ステレオサウンド 31号(1974年6月発行)
特集・「オーディオ機器の魅力をさぐる」より

 いまはなき、ローサーと並ぶフルレンジユニット、グッドマンAXIOM80の設計者であるEJジョーダンが自らの名を冠したユニークなフルレンジユニットである。10cm口径の一体成型軽合金コーンにベリリュウムカッパー線を3本使ったダンパーなど構造上でも異色の存在である。明るく滑らかで反応の早い音は小口径フルレンジユニットのファンの琴線に触れる魅力であろう。現在数少ない個性豊かなユニットの典型である。

マッキントッシュ C28

菅野沖彦

ステレオサウンド 31号(1974年6月発行)
特集・「オーディオ機器の魅力をさぐる」より

 シンメトリックなツマミ配置が完成の域に達したコントロール・アンプ・デザイン。なんといっても、イルミネーションのグラス・パネルが創り出す、ファンタジックな効果が印象的。絶対に指紋をつけっぱなしにしておけないという代物だ。もし、これを指紋だらけで平気で使っていられるとしたら、そんな無神経な奴は死んでしまえ! である。重厚な落着いたサウンドは、やや陰りを感じさせる渋さで黒光りといったイメージだ。

ウーヘル Compact Report Stereo124

瀬川冬樹

ステレオサウンド 31号(1974年6月発行)
特集・「オーディオ機器の魅力をさぐる」より

 手帳一冊よりも小さなカセットテープに録音するのに現在のようなアンプ一台ほどの大きなデッキが必要だということを誰も疑問に思わないらしいことが逆にわたくしは不思議でならない。
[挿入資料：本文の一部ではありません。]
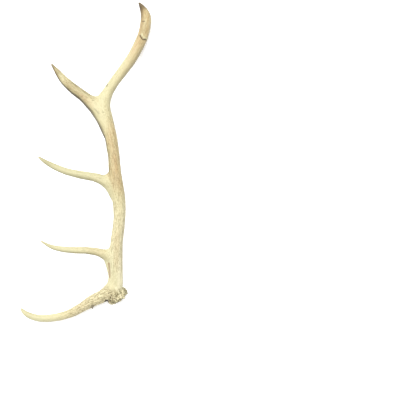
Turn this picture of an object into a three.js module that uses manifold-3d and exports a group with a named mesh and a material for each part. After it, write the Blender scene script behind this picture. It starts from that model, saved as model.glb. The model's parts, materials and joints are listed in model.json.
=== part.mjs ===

たしかにメカと電気回路で中味はいっぱいだが、それはメーカーの都合で既製の大型パーツを流用しているからで、本質から考え直して練り直してみればこんなに小さなメカニズムで往復再生さえできることを、ウーヘル124が教えてくれる。

オルトフォン SPU-GT/E, RS212

瀬川冬樹

ステレオサウンド 31号(1974年6月発行)
特集・「オーディオ機器の魅力をさぐる」より

 他のカートリッジでは絶対に聴くことのできない重厚な豊かさと、その厚みにくるまれて一見柔らかでありながら芯の強い解像力は、もはや一メーカーの商品であることを離れてひとつのオーディオ文化とさえ言いたい完成度を示していた。残念ながら経営者の代が変って、最近の製品の音質は少々神経質な鋭さが出てきたし、専用のダイナミックバランス・アームも製造中止になってしまった。何とか以前の音質を保たせたいものだが……。

SME 3012, 3009/S2 Improved

瀬川冬樹

ステレオサウンド 31号(1974年6月発行)
特集・「オーディオ機器の魅力をさぐる」より

 ごく初期に少数市販された製品は、軸受まわりが現在のようなオムスビ型ではなく、丸いリングを切りっぱなしで、その他細部も今ほど練り上げられていない。山中敬三氏の話ではそれ以前にもっと別の試作品に近い形の製品もあったらしいが、一応現在のスタイルで市販されてからでもすでに15年。その間幾度かマイナー・チェンジが施されている。こういう年月を経て名器が完成するという代表的なサンプルだろう。

EMT 930st, 927Dst

瀬川冬樹

ステレオサウンド 31号(1974年6月発行)
特集・「オーディオ機器の魅力をさぐる」より

 やや旧式ながらヨーロッパの伝統的な機械の美しさをいまだ受け継いでいる、いわゆるスタジオ用のマシーンだが、人間と機械との関係にいかに血の通った暖かさを思わせる手触りや、取り外してみるとびっくりする分厚いターンテーブルや、ほとんど振動の無い駆動モーターのダイナミックバランスのよさなど、むろんカートリッジや内蔵のヘッドアンプの良さを含めて、ディスク・プレーヤーの王様はこれだと思わせる。